I made huge strides in my ability to shrink the aluminum, but it wasn't enough.



It looks like I made it to about 70-80 degrees or so, whereas the end-point should be around 110 degrees, if I recall. That may look and sound like I'm getting there, but if you think about this in terms of the reduction of length or increase in thickness around the perimeter, I couldn't be more than half-way. This piece here is about 5 hours of work, and up against the limits of what I think is doable, even with lots of patience and practice (i.e. if I could avoid big catastrophic tears like the one shown here).

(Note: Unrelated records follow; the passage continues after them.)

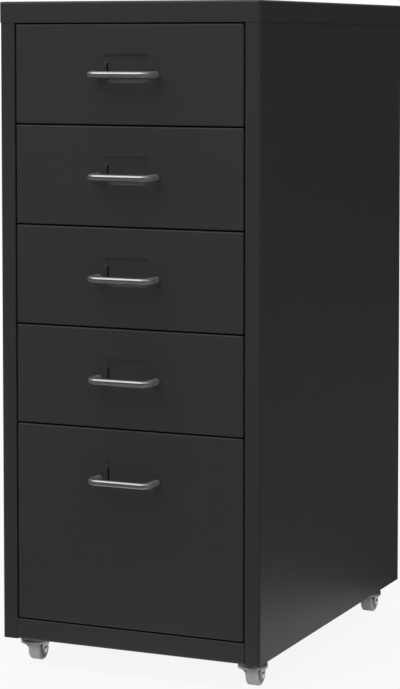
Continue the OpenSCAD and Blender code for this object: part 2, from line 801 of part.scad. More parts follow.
module caster_wheel(corner) {
    r = wheel_d / 2;
    color(wheel_grey) translate([corner_x(corner), corner_y(corner) + trail, axle_z])
        rotate([0, 90, 0]) difference() {
            rotate_extrude() {
                translate([0, -wheel_w / 2]) square([r - wheel_r, wheel_w]);
                translate([0, -wheel_w / 2 + wheel_r]) square([r, wheel_w - 2 * wheel_r]);
                for (side = [-1, 1]) translate([r - wheel_r, side * (wheel_w / 2 - wheel_r)])
                    circle(wheel_r);
            }
            cylinder(r = axle_d / 2 + axle_clear, h = wheel_w + past, center = true);
            for (side = [0, 1]) mirror([0, 0, side]) translate([0, 0, wheel_w / 2 - wheel_hollow])
                difference() {
                    cylinder(d = hollow_d, h = wheel_hollow + past);
                    translate([0, 0, -past]) cylinder(d = hub_d, h = wheel_hollow + 3 * past);
                }
        }
}

top_panel();
mirror([1, 0, 0]) side_panel();  // left_side_panel
side_panel();  // right_side_panel
back_panel();
base_panel();
mirror([1, 0, 0]) runners();  // left_runners
runners();  // right_runners
carcass_screws();
caster_screws();
caster_nuts();
caster_kingpins();
caster_balls();
for (i = [1 : drawer_count]) {
    drawer_front(i);
    tray(i);
    tray_back(i);
    drawer_rivets(i);
    handle(i);
    handle_screws(i);
}
for (corner = corners) {
    caster_plate(corner);
    caster_fork(corner);
    caster_axle(corner);
    caster_wheel(corner);
}
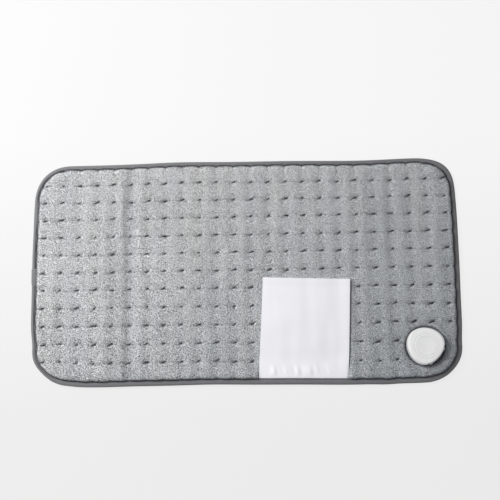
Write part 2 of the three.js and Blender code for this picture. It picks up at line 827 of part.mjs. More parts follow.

It may or may not be possible to go farther with more annealing cycles, but this just isn't what I call 'favorable'. Even if I threw another 40 hours and another sheet at this problem and ultimately succeeded (but I think I would not succeed), but even if I did, there's a very real chance I'd end up with poor strength in the fatigued, work hardened corner. Fiberglass must be a better route.

So here we are, corners snipped out, two front skins riveted in place. I'm still not sure why these ended up a few inches short. I'm going to end up with a little strip to patch up that gap, but at least it will be out of sight.

First the bottom seam, then the side. Clamp, drill, disassemble, deburr, construction adhesive, reassemble, clamp, rivet.

This rib is also the lip around the front of the box. It's made from .75x.05" aluminum right angle, like the other ribs. I used a jig-saw to define and serrate half of the right-angle, then broke out the tabs and filed, and bent the corners around some of my .5" steel rod.

I must be behind one photo, I did finish up the glue and rivet for this rib last night.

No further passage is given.